ABSTRACT

Damn the appeasers ... If they were not going to fight the Germans, Rees was. On 20 April 1939 he went to Handel Street in Bloomsbury, near the offices of The Spectator, and joined the Royal Artillery Territorial Army. He was posted to the 90th Field Regiment and given the number 903013. He had taken himself by surprise as well as his friends. He thought it was ‘one of the most unlikely acts I could ever commit, like climbing Everest or joining a leper colony ...’ But the step also had for him, he said, the kind of attraction, criminal and seductive, ‘which the acte gratuit had for Lafcadio in Les Caves du Vatican’. As for his friends, he remarked later, it was the criminal nature of the act which struck them most strongly; its seductiveness they could not understand. But, Rees argued, he had spent two years trying to persuade people that it was imperative to resist the advance of National Socialism, by fighting if necessary, and since the time seemed to have arrived, he thought he ought to accept the consequences.
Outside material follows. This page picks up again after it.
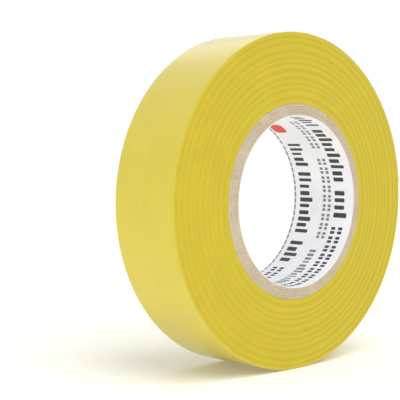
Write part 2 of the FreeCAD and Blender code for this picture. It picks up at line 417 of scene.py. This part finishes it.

Guy, he recalled, regarded it as a ‘foolish and romantic gesture’, even treachery, to fight for a government as detestable as Mr Chamberlain’s. Indeed, given his outpourings on the ‘working class’ and the ‘proletariat’, and well aware that war was a state of affairs from which the masses had the most to lose and the least to gain, my father did feel guilty about joining an army that served a government led by Chamberlain. Fighting for the Conservative Government, he said, felt like going to fight for the Devil.